Important Study from the Open Philanthropy Project on the Effect of Incarceration on Crime
One of the most intractable questions in criminal justice is whether incapacitation of offenders reduces crime. The assumption that it does undergirds our explosive rise in incarceration rates over recent decades, but is it accurate? The answer is not purely an academic one. It is a critical prerequisite to current criminal justice reform efforts, and in particular, those focused on decarceration and alternatives to incarceration. It is also important to sentencing advocates, who will frequently cite to studies that conclude that long sentences do not deter and that prison actually exacerbates recidivism. Now, there is a an important meta-study from the Open Philanthropy Project, published in September 2017, The Impacts of Incarceration on Crime (see also here and here), in which David Roodman subjects three dozen empirical studies on the link between incarceration and crime to a rigorous review, including replication and reanalysis of eight of the studies. He concludes, in essence, that while incarceration may modestly lower crime rates temporarily, this decrease is cancelled out by the criminogenic impact of incarceration, which increases crime rates. As such, the “best impact of additional incarceration on crime in the United States today is zero.” His key findings, subject to several caveats, can be summarized as follows:
- Deterrence: Longer sentences do not clearly deter crime. Swift and certain punishment can deter, when practical, but perhaps works mainly when complemented with positive incentives and appropriate treatment.

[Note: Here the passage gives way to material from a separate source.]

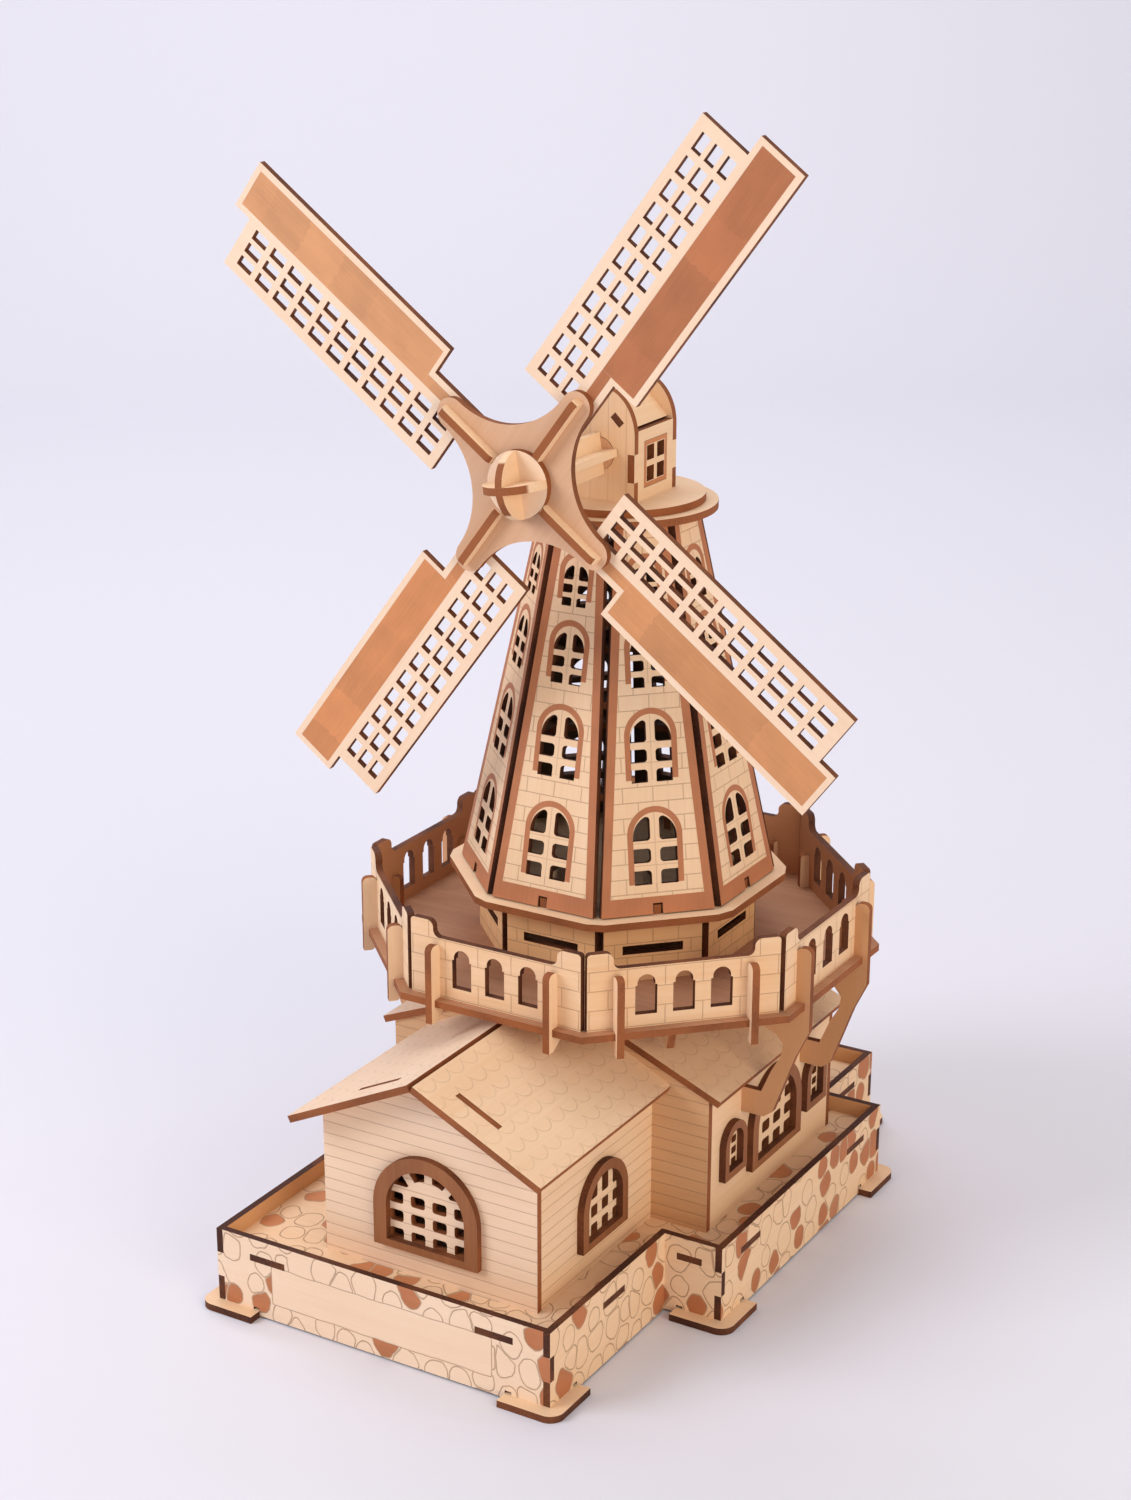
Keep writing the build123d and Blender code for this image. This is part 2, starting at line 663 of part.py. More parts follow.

- Incapacitation: Incapacitation is real — time inside prison does indeed reduce crime outside prison.
* but *
- Rehabilitation: Most relevant, credible studies suggest that incarceration aftereffects are harmful, and strong enough to offset the crime benefits of incapacitation.
Finally, Roodman focused on “high credibility” studies (those that could exploit randomized experiments), and in particular, eight studies where he could access the underlying data and code (i.e. the studies with the highest integrity). “Replication and subsequent reanalysis of these eight revealed significant econometric concerns in seven and led to major reinterpretations in four” leading him to conclude that “even the best studies on incarceration and crime are less reliable than they appear.” Moreover, Roodman’s review “focuses mainly on studies that compare incarceration to ordinary freedom or traditional supervised released (probation and parole), as distinct from alternatives such as in-patient drug treatment and restorative justice conferences. Those options may offer promise, and deserve more research and evidence reviews.”